Boutcher was speaking for the first time since he completed his interim report into the killings, which is yet to be published.

Geraldine Finucane
Geraldine Finucane, widow of the murdered lawyer Pat Finucane, also gave evidence to the US hearing. Photograph: Liam McBurney/PA

He was giving evidence to a hearing at Congress’s Tom Lantos Human Rights Commission, which also took evidence from victims’ families, including Geraldine Finucane, whose husband, Pat, a lawyer, was murdered in 1989, and a victims campaigner, Alan McBride, whose wife and father-in-law were killed in a fish shop in the Shankill Road in 1993.

Co-chair of the committee, the veteran Republican congressman Chris Smith, promised to help their campaign to stop the Northern Ireland secretary, Brandon Lewis, going ahead with the legislation dealing with the legacy of the Troubles. Smith said the UK plan was the “final nail in the cover-up they are engaging in”, adding: “This is not a done deal … this can be checkmated before it goes any further”.

The laws were expected to be tabled last autumn and have been delayed twice.

Boutcher said he believed the government was at “a tipping point” in relation to the legislation and urged them to think again as families deserved the truth. “If the truth is denied, the next generation will carry on the fight for answers and the past will not heal,” he said.

Smith’s co-chair, the Democrat Jim McGovern, said he hoped the government would “step back” from the legacy legislation. “Now is not the time to give up on accountability for the terrible human rights abuses committed during the Troubles”.

Mark Thompson, chief executive of Relatives for Justice, told the hearing that 1,700 families would be denied the truth if the UK government’s plan for a statute of limitations on investigations went ahead.

Boutcher said families of security forces killed in Northern Ireland had suffered too. He had discovered many families “had not heard from the authorities or the police for many many years”. It was “fair to say they felt incredibly let down”.
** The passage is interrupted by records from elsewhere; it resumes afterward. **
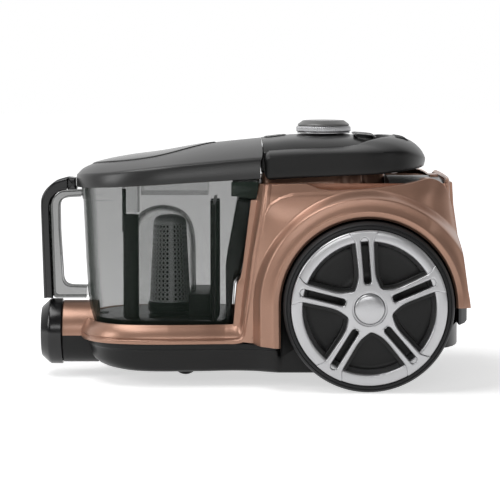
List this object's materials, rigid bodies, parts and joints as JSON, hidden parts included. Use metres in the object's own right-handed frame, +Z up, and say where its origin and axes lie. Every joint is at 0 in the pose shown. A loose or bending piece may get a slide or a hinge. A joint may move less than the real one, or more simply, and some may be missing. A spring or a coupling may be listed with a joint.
{
  "type": "canister vacuum cleaner",
  "caption": "Bagless canister vacuum cleaner with a copper body, smoky lift-out bin, swing-up carry handle, big spoked rear wheels and a front hose socket.",
  "frame": {"origin": "on the floor under the middle of the machine's overall length and width, where the wheels and the caster stand", "axes": "+X to the rear of the machine, -X to the hose socket, +Z up, -Y to the machine's left"},
  "size_m": [0.436, 0.3, 0.263],
  "materials": {
    "copper": "moulded plastic with satin metallic copper paint",
    "black_satin": "fine-grained satin black moulding",
    "black_gloss": "polished black",
    "grey_satin": "satin dark grey moulding",
    "silver_trim": "silver lacquered plastic with bright edges",
    "tyre_rubber": "matt soft tread",
    "soft_rubber": "matt rubber",
    "motor_alloy": "pressed and turned alloy casing",
    "steel": "turned or pressed steel",
    "smoky_clear": "clear smoky grey, polished",
    "filter_foam": "open-cell foam",
    "filter_paper": "pleated filter paper in a frame",
    "circuit_board": "coated board"
  },
  "bodies": {
    "base": {"chassis_pan": "black_satin", "body_shell": "copper", "rear_deck": "grey_satin", "control_panel": "black_gloss", "speed_control_board": "circuit_board", "handle_pin_left": "steel", "handle_pin_right": "steel", "hose_inlet_ring": "black_gloss", "inlet_cover": "copper", "inlet_duct": "black_satin", "inlet_seal": "soft_rubber", "pre_filter": "filter_foam", "motor_housing": "grey_satin", "suction_motor": "motor_alloy", "motor_mount_front": "soft_rubber", "motor_mount_rear": "soft_rubber", "reel_spindle": "steel", "reel_spring_case": "black_satin", "hepa_filter": "filter_paper", "rear_bumper": "soft_rubber", "cord_outlet": "soft_rubber", "axle_left": "steel", "axle_right": "steel"},
    "bin": {"bin_shell": "smoky_clear", "bin_handle_frame": "smoky_clear", "bin_handle_grip": "black_gloss", "inlet_tube": "black_satin", "cyclone_bell": "smoky_clear", "mesh_filter": "grey_satin", "filter_base": "black_satin", "separator_wall": "black_satin", "lid_hinge_block": "black_satin"},
    "lid": {"bin_lid": "black_satin", "lid_inlay": "black_gloss", "lid_liner": "black_satin", "lid_seal": "soft_rubber"},
    "latch": {"lid_latch": "black_gloss"},
    "handle": {"carry_handle": "black_satin", "handle_grip": "soft_rubber"},
    "knob": {"knob_body": "black_satin", "knob_grip_ring": "silver_trim", "knob_cap": "grey_satin"},
    "release_key": {"bin_release_button": "black_gloss"},
    "power_key": {"power_button": "black_gloss"},
    "rewind_key": {"rewind_button": "black_gloss"},
    "door": {"exhaust_door": "copper"},
    "door_latch": {"exhaust_latch": "copper"},
    "impeller": {"motor_impeller": "motor_alloy"},
    "reel": {"cord_reel_drum": "grey_satin"},
    "caster": {"caster_fork": "black_satin", "caster_axle": "steel"},
    "caster_roller": {"caster_wheel": "tyre_rubber"},
    "wheel_left": {"wheel_left_tyre": "tyre_rubber", "wheel_left_disc": "black_satin", "wheel_left_trim": "silver_trim", "wheel_left_cap": "silver_trim"},
    "wheel_right": {"wheel_right_tyre": "tyre_rubber", "wheel_right_disc": "black_satin", "wheel_right_trim": "silver_trim", "wheel_right_cap": "silver_trim"}
  },
  "joints": [
    {"name": "bin_lift", "type": "slide", "parent": "base", "child": "bin", "axis": [0, 0, 1], "range_m": [0, 0.2]},
    {"name": "lid_hinge", "type": "hinge", "parent": "bin", "child": "lid", "pos_m": [-0.018, 0, 0.2345], "axis": [0, 1, 0], "range_deg": [0, 70]},
    {"name": "latch_press", "type": "slide", "parent": "bin", "child": "latch", "axis": [0, 0, -1], "range_m": [0, 0.0025], "stiffness_N_per_m": 700},
    {"name": "handle_pivot", "type": "hinge", "parent": "base", "child": "handle", "pos_m": [0.0315, 0, 0.22], "axis": [0, -1, 0], "range_deg": [0, 75]},
    {"name": "knob_turn", "type": "hinge", "parent": "base", "child": "knob", "pos_m": [0.072, 0, 0.25], "axis": [0, 0, -1], "range_deg": [0, 270]},
    {"name": "release_press", "type": "slide", "parent": "base", "child": "release_key", "axis": [0, 0, -1], "range_m": [0, 0.003], "stiffness_N_per_m": 700},
    {"name": "power_press", "type": "slide", "parent": "base", "child": "power_key", "axis": [0, 0, -1], "range_m": [0, 0.003], "stiffness_N_per_m": 700},
    {"name": "rewind_press", "type": "slide", "parent": "base", "child": "rewind_key", "axis": [0, 0, -1], "range_m": [0, 0.003], "stiffness_N_per_m": 700},
    {"name": "door_hinge", "type": "hinge", "parent": "base", "child": "door", "pos_m": [0.2121, 0, 0.092], "axis": [0, 1, 0], "range_deg": [0, 80]},
    {"name": "door_latch_press", "type": "slide", "parent": "base", "child": "door_latch", "axis": [0, 0, -1], "range_m": [0, 0.002], "stiffness_N_per_m": 700},
    {"name": "impeller_spin", "type": "hinge", "parent": "base", "child": "impeller", "pos_m": [0.05, -0.042, 0.1], "axis": [1, 0, 0], "continuous": true},
    {"name": "reel_spin", "type": "hinge", "parent": "base", "child": "reel", "pos_m": [0.105, 0.05, 0.102], "axis": [0, 1, 0], "continuous": true},
    {"name": "caster_swivel", "type": "hinge", "parent": "base", "child": "caster", "pos_m": [-0.078, 0, 0.03], "axis": [0, 0, 1], "continuous": true},
    {"name": "caster_roll", "type": "hinge", "parent": "caster", "child": "caster_roller", "pos_m": [-0.07, 0, 0.013], "axis": [0, 1, 0], "continuous": true},
    {"name": "wheel_left_roll", "type": "hinge", "parent": "base", "child": "wheel_left", "pos_m": [0.113, -0.12, 0.084], "axis": [0, 1, 0], "continuous": true},
    {"name": "wheel_right_roll", "type": "hinge", "parent": "base", "child": "wheel_right", "pos_m": [0.113, 0.12, 0.084], "axis": [0, 1, 0], "continuous": true}
  ]
}
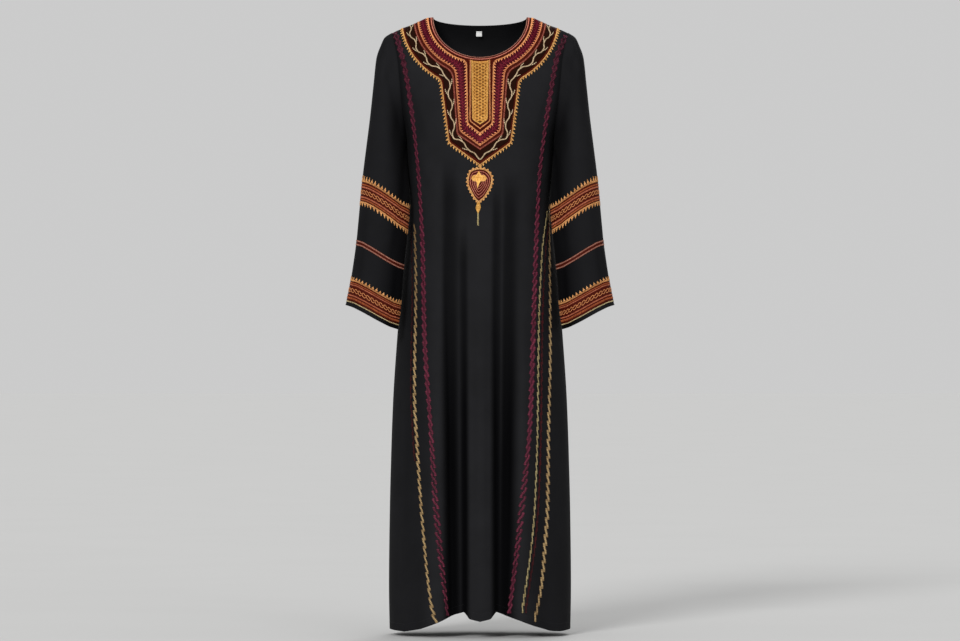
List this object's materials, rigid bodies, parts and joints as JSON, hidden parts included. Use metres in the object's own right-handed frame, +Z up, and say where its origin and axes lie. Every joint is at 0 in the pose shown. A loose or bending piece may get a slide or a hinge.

He said it was right that the UK state agencies were opening up files to his Operation Kenova and that investigations were viable, despite arguments of challenges presented by the fact some of the crimes happened decades ago.

“Security forces are often of a view that any examination of legacy is of itself a criticism of that. And the disclosure of information represents a threat to national security. Neither is correct, is what sets us apart as a democracy. Having not been able to deal with these cases properly at the time because of the danger that existed to everyone, we should now do what we can to give families the investigation they deserve,” he said.

In response to the hearing, the UK government said it was “rightly listening to the feedback it has received and considering how the proposals … might be amended to better meet the needs of those impacted by the Troubles”.

A spokesperson said: “The government is absolutely committed to addressing legacy issues comprehensively and fairly”, adding the proposals would include “measures that focus on information recovery, so that families can know what happened to their loved ones, and which promote reconciliation, so all communities in Northern Ireland can move forward”.